In the metaphysics of identity, the ship of Theseus is a thought experiment that raises the question of whether a ship—standing for an object in general—that has had all of its components replaced remains fundamentally the same object.
Around 2005 my friends pulled a bike out of the tip and very kindly gave it to me:
It was originally built in China by Magna bikes, a company which now seems to be out of business. They mostly sold directly to supermarkets. Pretty quickly I replaced the tires with slicks:
This bike went on a ton of journeys, including my first century in the North York Moors. I did that with a hiking rucksack, a tent lashed to the top-tube, and no panniers. After that I learnt my lesson and added a rack:
This was the bike that taught me how to fix bikes. Here you can see a nice shiny seatpost and new cantilever brakes. I think this was in Wales:
Eventually I took the bike over too big of a hump on MTB trails in Bristol and cracked the downtube. The guys at Jake’s bikes in Bristol were super helpful in setting up a new frame. We reamed the headtube, fitted a brand new headset, all sorts. Modelled here by Rob on his way to Number 10 Downing Street!

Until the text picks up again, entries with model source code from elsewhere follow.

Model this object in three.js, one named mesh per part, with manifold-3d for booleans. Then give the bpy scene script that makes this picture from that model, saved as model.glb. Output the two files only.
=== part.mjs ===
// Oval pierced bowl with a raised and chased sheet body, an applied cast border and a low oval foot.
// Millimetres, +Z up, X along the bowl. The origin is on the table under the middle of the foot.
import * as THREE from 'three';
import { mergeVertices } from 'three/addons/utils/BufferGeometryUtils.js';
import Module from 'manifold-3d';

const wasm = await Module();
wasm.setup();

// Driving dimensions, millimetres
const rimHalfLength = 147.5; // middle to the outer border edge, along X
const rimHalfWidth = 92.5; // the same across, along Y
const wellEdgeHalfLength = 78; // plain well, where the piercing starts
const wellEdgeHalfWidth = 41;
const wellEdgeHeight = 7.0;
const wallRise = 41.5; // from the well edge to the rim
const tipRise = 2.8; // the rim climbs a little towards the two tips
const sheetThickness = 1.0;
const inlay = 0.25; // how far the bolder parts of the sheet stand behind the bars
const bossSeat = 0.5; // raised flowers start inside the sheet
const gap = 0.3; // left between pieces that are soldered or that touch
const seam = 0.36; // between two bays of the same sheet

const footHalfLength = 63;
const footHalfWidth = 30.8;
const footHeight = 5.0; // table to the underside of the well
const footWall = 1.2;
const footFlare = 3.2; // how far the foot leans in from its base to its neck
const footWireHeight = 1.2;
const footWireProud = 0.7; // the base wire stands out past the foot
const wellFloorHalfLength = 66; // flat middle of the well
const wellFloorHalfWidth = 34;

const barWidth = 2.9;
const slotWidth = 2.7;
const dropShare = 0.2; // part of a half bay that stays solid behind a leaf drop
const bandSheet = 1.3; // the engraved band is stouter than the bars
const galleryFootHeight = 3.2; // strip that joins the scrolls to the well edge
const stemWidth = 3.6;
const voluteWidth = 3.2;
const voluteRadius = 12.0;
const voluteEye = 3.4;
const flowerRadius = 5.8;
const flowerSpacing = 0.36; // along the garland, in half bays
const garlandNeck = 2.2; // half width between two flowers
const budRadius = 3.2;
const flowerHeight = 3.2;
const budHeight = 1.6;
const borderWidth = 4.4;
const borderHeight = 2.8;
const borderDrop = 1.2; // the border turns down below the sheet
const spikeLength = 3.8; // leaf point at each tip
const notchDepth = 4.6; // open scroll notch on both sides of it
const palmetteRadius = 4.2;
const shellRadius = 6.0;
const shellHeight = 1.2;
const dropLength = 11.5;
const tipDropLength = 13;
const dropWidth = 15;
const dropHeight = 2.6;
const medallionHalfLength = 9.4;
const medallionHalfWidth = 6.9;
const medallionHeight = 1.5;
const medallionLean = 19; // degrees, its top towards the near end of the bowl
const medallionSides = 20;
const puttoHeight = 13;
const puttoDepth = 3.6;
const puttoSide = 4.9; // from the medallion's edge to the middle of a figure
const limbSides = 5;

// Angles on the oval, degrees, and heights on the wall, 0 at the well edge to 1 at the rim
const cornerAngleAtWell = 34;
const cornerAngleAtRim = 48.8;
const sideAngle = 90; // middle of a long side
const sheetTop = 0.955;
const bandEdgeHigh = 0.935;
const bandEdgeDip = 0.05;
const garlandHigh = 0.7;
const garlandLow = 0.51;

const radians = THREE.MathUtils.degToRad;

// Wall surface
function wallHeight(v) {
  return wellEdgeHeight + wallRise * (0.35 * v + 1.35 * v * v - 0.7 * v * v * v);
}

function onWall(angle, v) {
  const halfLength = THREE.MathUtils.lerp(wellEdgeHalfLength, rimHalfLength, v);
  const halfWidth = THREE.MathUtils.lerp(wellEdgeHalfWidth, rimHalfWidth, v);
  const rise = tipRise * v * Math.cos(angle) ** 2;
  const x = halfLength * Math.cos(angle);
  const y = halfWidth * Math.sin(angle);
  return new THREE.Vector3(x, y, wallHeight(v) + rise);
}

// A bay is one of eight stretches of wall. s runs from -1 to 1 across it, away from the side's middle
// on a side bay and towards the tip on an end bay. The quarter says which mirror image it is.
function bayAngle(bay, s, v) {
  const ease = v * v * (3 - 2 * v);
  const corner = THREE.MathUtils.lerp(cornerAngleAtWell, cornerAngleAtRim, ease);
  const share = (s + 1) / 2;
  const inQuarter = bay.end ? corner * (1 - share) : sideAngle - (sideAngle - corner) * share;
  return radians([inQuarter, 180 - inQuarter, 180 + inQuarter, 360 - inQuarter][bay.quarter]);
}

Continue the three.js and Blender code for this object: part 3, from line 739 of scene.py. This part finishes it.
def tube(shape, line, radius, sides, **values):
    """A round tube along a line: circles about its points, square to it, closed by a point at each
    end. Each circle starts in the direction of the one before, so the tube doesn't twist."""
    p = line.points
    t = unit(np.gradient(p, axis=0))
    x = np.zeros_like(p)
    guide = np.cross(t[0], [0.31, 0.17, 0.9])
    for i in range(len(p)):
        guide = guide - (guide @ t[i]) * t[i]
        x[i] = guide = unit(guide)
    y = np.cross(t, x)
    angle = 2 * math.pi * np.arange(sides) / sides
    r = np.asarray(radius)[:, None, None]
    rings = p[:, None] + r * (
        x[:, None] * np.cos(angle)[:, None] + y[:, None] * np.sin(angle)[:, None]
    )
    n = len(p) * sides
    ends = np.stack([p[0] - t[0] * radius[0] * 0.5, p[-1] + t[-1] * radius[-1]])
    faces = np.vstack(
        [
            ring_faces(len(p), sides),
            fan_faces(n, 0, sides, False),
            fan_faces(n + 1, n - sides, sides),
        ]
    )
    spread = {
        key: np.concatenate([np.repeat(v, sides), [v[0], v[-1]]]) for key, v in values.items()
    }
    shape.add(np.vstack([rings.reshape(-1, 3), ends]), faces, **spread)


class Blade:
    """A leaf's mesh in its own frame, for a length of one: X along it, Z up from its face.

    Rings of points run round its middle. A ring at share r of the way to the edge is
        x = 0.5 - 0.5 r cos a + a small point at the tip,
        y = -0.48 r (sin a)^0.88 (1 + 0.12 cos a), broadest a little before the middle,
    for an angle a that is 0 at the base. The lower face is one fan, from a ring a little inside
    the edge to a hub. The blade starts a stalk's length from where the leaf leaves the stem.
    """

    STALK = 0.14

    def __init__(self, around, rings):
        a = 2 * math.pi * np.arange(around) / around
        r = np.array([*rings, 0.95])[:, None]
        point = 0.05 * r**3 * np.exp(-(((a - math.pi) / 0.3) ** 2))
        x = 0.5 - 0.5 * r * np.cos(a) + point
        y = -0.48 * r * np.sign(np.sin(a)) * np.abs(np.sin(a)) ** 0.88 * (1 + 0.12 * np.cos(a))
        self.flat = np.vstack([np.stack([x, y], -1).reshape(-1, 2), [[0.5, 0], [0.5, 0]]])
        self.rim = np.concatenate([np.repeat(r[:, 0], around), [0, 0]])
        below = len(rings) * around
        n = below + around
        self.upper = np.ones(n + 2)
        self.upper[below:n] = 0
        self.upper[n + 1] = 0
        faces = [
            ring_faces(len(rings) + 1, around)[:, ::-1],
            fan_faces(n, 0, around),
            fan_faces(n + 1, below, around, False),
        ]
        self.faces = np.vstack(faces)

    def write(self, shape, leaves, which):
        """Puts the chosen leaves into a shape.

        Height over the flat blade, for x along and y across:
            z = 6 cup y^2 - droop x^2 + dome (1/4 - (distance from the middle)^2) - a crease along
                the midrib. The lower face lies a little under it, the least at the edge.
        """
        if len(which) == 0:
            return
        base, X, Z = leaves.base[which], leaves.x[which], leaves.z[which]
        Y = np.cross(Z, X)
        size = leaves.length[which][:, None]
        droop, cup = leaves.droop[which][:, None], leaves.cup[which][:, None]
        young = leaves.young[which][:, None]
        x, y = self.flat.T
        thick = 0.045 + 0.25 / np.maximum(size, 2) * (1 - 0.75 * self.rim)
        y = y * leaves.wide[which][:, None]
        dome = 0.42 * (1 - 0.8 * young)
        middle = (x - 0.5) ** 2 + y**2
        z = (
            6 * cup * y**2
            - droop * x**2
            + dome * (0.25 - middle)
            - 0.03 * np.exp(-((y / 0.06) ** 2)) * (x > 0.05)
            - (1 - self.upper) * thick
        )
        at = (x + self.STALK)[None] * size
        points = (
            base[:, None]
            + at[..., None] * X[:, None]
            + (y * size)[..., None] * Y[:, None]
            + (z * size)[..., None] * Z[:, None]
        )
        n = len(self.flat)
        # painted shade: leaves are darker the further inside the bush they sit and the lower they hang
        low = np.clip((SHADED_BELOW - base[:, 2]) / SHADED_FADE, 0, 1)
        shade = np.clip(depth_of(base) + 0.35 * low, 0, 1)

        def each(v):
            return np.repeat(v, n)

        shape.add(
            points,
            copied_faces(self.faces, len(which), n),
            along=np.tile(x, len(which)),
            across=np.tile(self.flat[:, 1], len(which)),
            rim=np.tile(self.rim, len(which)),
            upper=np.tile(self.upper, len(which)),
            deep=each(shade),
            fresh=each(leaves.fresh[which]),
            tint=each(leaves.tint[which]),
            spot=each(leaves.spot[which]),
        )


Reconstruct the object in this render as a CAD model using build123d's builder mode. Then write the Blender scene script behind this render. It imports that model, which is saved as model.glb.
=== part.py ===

I made a nice waterproof pannier. This was probably peak infatuation with bikes.
At this point I was using the bike to commute on average two hours per day in central London. God knows what I was doing with these speakers.
Finally I moved to America, and left the bike in London. Now, nearly fifteen years later, it (fittingly) lives on a boat and is still doing work.
As far as I am aware, every single part of the original bike has now been replaced. Complete transformation from crankset to cables.